Current are any assets that can be easily converted into cash within one calendar year. Examples of current assets would be checking or money market accounts, accounts receivable, and notes receivable that are due within one year's time.

Cash: Money available immediately, such as in checking accounts, is the most liquid of all short-term assets.

Accounts receivables: This is money owed to the business for purchases made by customers, suppliers, and other vendors.

Notes receivables: Notes receivables that are due within one year are current assets. Notes that cannot be collected on within one year should be considered long-term assets.

Fixed assets

Fixed assets include land, buildings, machinery, and vehicles that are used in connection with the business. Total fixed assets is the total dollar value of all fixed assets in your business, less any accumulated depreciation.

Land: Land is considered a fixed asset but, unlike other fixed assets, is not depreciated, because land is considered an asset that never wears out.

Buildings: Buildings are categorized as fixed assets and are depreciated over time.

Office equipment: This includes office equipment such as copiers, fax machines, printers, and computers used in your business.

Machinery: This figure represents machines and equipment used in your plant to produce your product. Examples of machinery might include lathes, conveyor belts, or a printing press.

Vehicles: This would include any vehicles used in your business

LIABILITIES AND OWNERS' EQUITY

This includes all debts and obligations owed by the business to outside creditors, vendors, or banks that are payable within one year, plus the owners' equity. Often this side of the balance sheet is simply referred to as "liabilities." Total liabilities and owners' equity: comprises all debts and monies that are owed to outside creditors, vendors, or banks and the remaining monies that are owed to shareholders, including retained earnings reinvested in the business.

Current liabilities

Current liabilities include all liabilities due to creditors that must be paid within a one-year time frame.

Accounts payable: This includes all short-term obligations owed by your business to creditors, suppliers, and other vendors. Accounts payable can include supplies and materials acquired on credit.

Notes payable: This represents money owed on a short-term collection cycle of one year or less. It may include bank notes, mortgage obligations, or vehicle payments.

Accrued payroll and withholding: This includes any earned wages or withholdings that are owed to or for employees but have not yet been paid.

Long-term liabilities

These are any debts or obligations owed by the business that are due more than one year out from the current date.
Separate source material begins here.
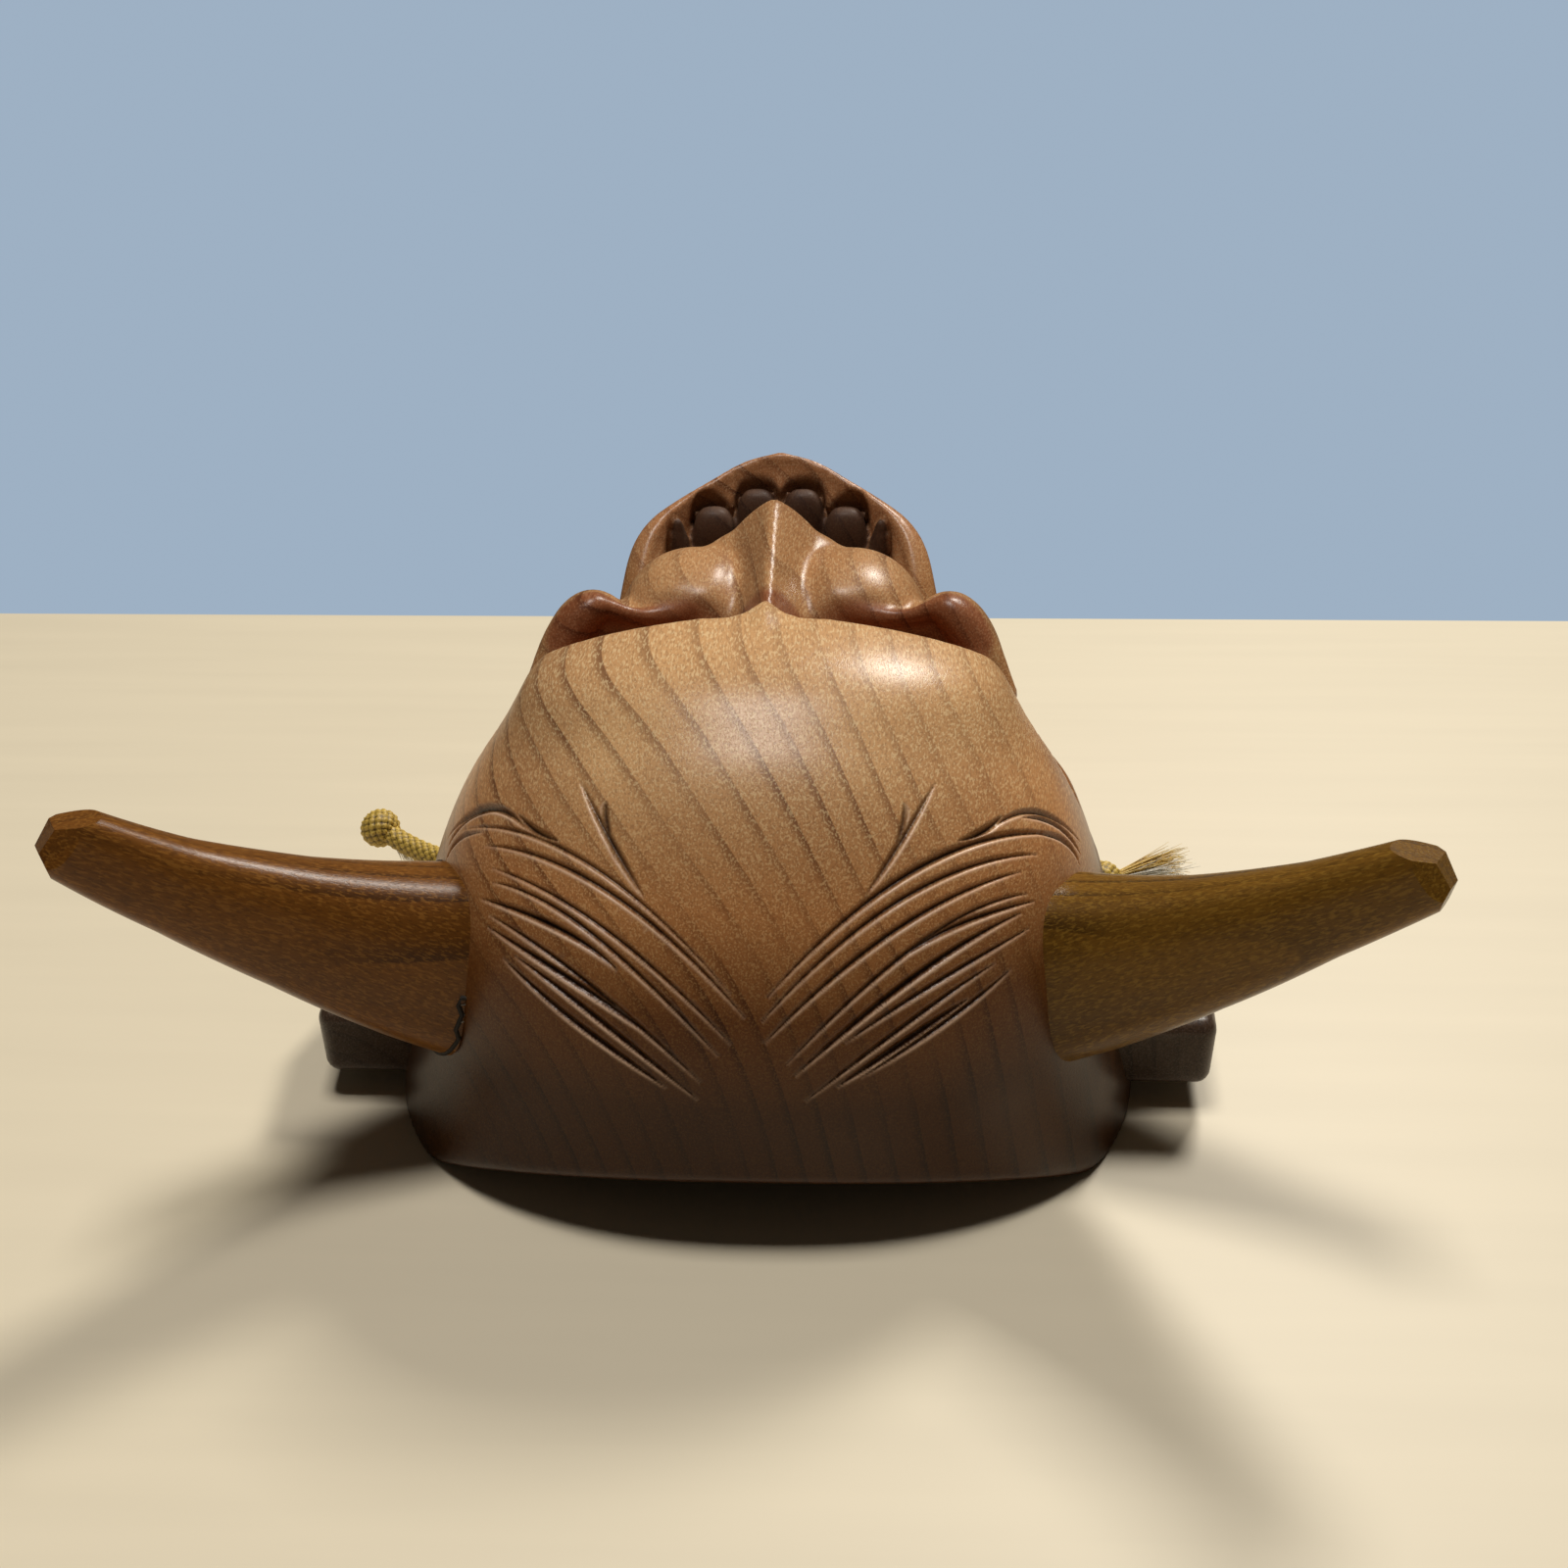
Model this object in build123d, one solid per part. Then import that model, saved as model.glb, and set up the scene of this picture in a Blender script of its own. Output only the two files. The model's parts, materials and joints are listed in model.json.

Mortgage note payable: This is the balance of a mortgage that extends out beyond the current year. For example, you may have paid off three years of a 15-year mortgage note, of which the remaining 11 years, not counting the current year, are considered long-term.

Owners' equity

Sometimes this is referred to as stockholders' equity. Owners' equity is made up of the initial investment in the business as well as any retained earnings that are reinvested in the business.

Common stock: This is stock issued as part of the initial or later-stage investment in the business.

Retained earnings: These are earnings reinvested in the business after the deduction of any distributions to shareholders, such as dividend payments.

VALUE MEASUREMENT

Although a balance sheet presents an enterprise’s financial position, it does not purport to report its real value. It can be explained by some following reasons.

The values of certain assets, such as human resources, secret processes, and competitive advantages are not included in a balance sheet despite the fact that they have value and will generate future cash flows.

The values of other assets are measured at historical cost, rather than market value, replacement cost, or specific value to the enterprise. For example, property and equipment are measured at original cost reduced by depreciation, but the underlying asset’s value can significantly exceed that adjusted cost and the assets may continue to be productive even though fully depreciated in the accounting records.

The values of most liabilities are measured at the present value of cash flows at the date the liability was incurred rather than at the current market rate. When market rates increase, the increase in value of a liability payable at a fixed interest rate that is below market is not recognized in the balance sheet. Conversely, when interest rates decrease, the loss in value of a liability payable at a fixed rate in excess of the market rate is not recognized.